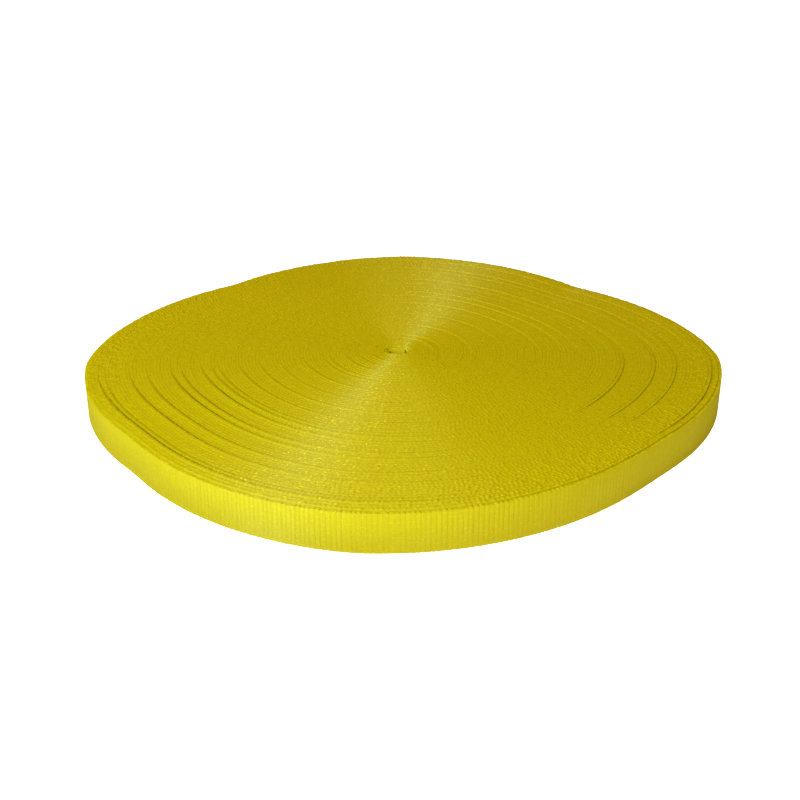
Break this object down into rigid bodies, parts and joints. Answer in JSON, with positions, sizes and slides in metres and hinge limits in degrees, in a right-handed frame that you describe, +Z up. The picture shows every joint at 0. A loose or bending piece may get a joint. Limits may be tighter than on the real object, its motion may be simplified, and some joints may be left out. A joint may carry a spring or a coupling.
{
  "type": "roll of flat webbing",
  "caption": "Flat spiral roll of plain ribbed webbing lying on its side, wound without a core, its outer end taped down.",
  "frame": {"origin": "middle of the roll's footprint, on the face it rests on", "axes": "+Z up along the winding axis; +X to the right and +Y to the back when the outer end is at the back"},
  "size_m": [0.3514, 0.3488, 0.02],
  "materials": {
    "webbing": "ribbed weave with a slight sheen",
    "tape": "clear adhesive tape"
  },
  "bodies": {
    "rim": {"wound_turns_14": "webbing"},
    "turns_13": {"wound_turns_13": "webbing"},
    "turns_12": {"wound_turns_12": "webbing"},
    "turns_11": {"wound_turns_11": "webbing"},
    "turns_10": {"wound_turns_10": "webbing"},
    "turns_09": {"wound_turns_09": "webbing"},
    "turns_08": {"wound_turns_08": "webbing"},
    "turns_07": {"wound_turns_07": "webbing"},
    "turns_06": {"wound_turns_06": "webbing"},
    "turns_05": {"wound_turns_05": "webbing"},
    "turns_04": {"wound_turns_04": "webbing"},
    "turns_03": {"wound_turns_03": "webbing"},
    "turns_02": {"wound_turns_02": "webbing"},
    "turns_01": {"wound_turns_01": "webbing"},
    "centre": {"centre_start": "webbing"},
    "end_1": {"end_stretch_1": "webbing"},
    "end_2": {"end_stretch_2": "webbing"},
    "end_3": {"end_stretch_3": "webbing"},
    "end_4": {"end_stretch_4": "webbing", "end_tape": "tape"}
  },
  "joints": [
    {"name": "telescope_13", "type": "slide", "parent": "rim", "child": "turns_13", "axis": [0, 0, 1], "range_m": [0, 0.005]},
    {"name": "telescope_12", "type": "slide", "parent": "turns_13", "child": "turns_12", "axis": [0, 0, 1], "range_m": [0, 0.005]},
    {"name": "telescope_11", "type": "slide", "parent": "turns_12", "child": "turns_11", "axis": [0, 0, 1], "range_m": [0, 0.005]},
    {"name": "telescope_10", "type": "slide", "parent": "turns_11", "child": "turns_10", "axis": [0, 0, 1], "range_m": [0, 0.005]},
    {"name": "telescope_09", "type": "slide", "parent": "turns_10", "child": "turns_09", "axis": [0, 0, 1], "range_m": [0, 0.005]},
    {"name": "telescope_08", "type": "slide", "parent": "turns_09", "child": "turns_08", "axis": [0, 0, 1], "range_m": [0, 0.005]},
    {"name": "telescope_07", "type": "slide", "parent": "turns_08", "child": "turns_07", "axis": [0, 0, 1], "range_m": [0, 0.005]},
    {"name": "telescope_06", "type": "slide", "parent": "turns_07", "child": "turns_06", "axis": [0, 0, 1], "range_m": [0, 0.005]},
    {"name": "telescope_05", "type": "slide", "parent": "turns_06", "child": "turns_05", "axis": [0, 0, 1], "range_m": [0, 0.005]},
    {"name": "telescope_04", "type": "slide", "parent": "turns_05", "child": "turns_04", "axis": [0, 0, 1], "range_m": [0, 0.005]},
    {"name": "telescope_03", "type": "slide", "parent": "turns_04", "child": "turns_03", "axis": [0, 0, 1], "range_m": [0, 0.005]},
    {"name": "telescope_02", "type": "slide", "parent": "turns_03", "child": "turns_02", "axis": [0, 0, 1], "range_m": [0, 0.005]},
    {"name": "telescope_01", "type": "slide", "parent": "turns_02", "child": "turns_01", "axis": [0, 0, 1], "range_m": [0, 0.005]},
    {"name": "centre_pull", "type": "slide", "parent": "turns_01", "child": "centre", "axis": [0, 0, 1], "range_m": [0, 0.01]},
    {"name": "peel_1", "type": "hinge", "parent": "rim", "child": "end_1", "pos_m": [0.08574, 0.13983, 0.01], "axis": [0, 0, -1], "range_deg": [0, 30]},
    {"name": "peel_2", "type": "hinge", "parent": "end_1", "child": "end_2", "pos_m": [0.05681, 0.15909, 0.01], "axis": [0, 0, -1], "range_deg": [0, 30]},
    {"name": "peel_3", "type": "hinge", "parent": "end_2", "child": "end_3", "pos_m": [0.02354, 0.17142, 0.01], "axis": [0, 0, -1], "range_deg": [0, 30]},
    {"name": "peel_4", "type": "hinge", "parent": "end_3", "child": "end_4", "pos_m": [-0.01209, 0.17335, 0.01], "axis": [0, 0, -1], "range_deg": [0, 30]}
  ],
  "couplings": [
    {"joint": "telescope_12", "follows": "telescope_13", "ratio": 1},
    {"joint": "telescope_11", "follows": "telescope_13", "ratio": 1},
    {"joint": "telescope_10", "follows": "telescope_13", "ratio": 1},
    {"joint": "telescope_09", "follows": "telescope_13", "ratio": 1},
    {"joint": "telescope_08", "follows": "telescope_13", "ratio": 1},
    {"joint": "telescope_07", "follows": "telescope_13", "ratio": 1},
    {"joint": "telescope_06", "follows": "telescope_13", "ratio": 1},
    {"joint": "telescope_05", "follows": "telescope_13", "ratio": 1},
    {"joint": "telescope_04", "follows": "telescope_13", "ratio": 1},
    {"joint": "telescope_03", "follows": "telescope_13", "ratio": 1},
    {"joint": "telescope_02", "follows": "telescope_13", "ratio": 1},
    {"joint": "telescope_01", "follows": "telescope_13", "ratio": 1},
    {"joint": "peel_2", "follows": "peel_1", "ratio": 1},
    {"joint": "peel_3", "follows": "peel_1", "ratio": 1},
    {"joint": "peel_4", "follows": "peel_1", "ratio": 1}
  ]
}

→ Problem to solve
Copy each line of the listing that includes "joints".

→ Final result
Break this object down into rigid bodies, parts and joints. Answer in JSON, with positions, sizes and slides in metres and hinge limits in degrees, in a right-handed frame that you describe, +Z up. The picture shows every joint at 0. A loose or bending piece may get a joint. Limits may be tighter than on the real object, its motion may be simplified, and some joints may be left out. A joint may carry a spring or a coupling.
  "joints": [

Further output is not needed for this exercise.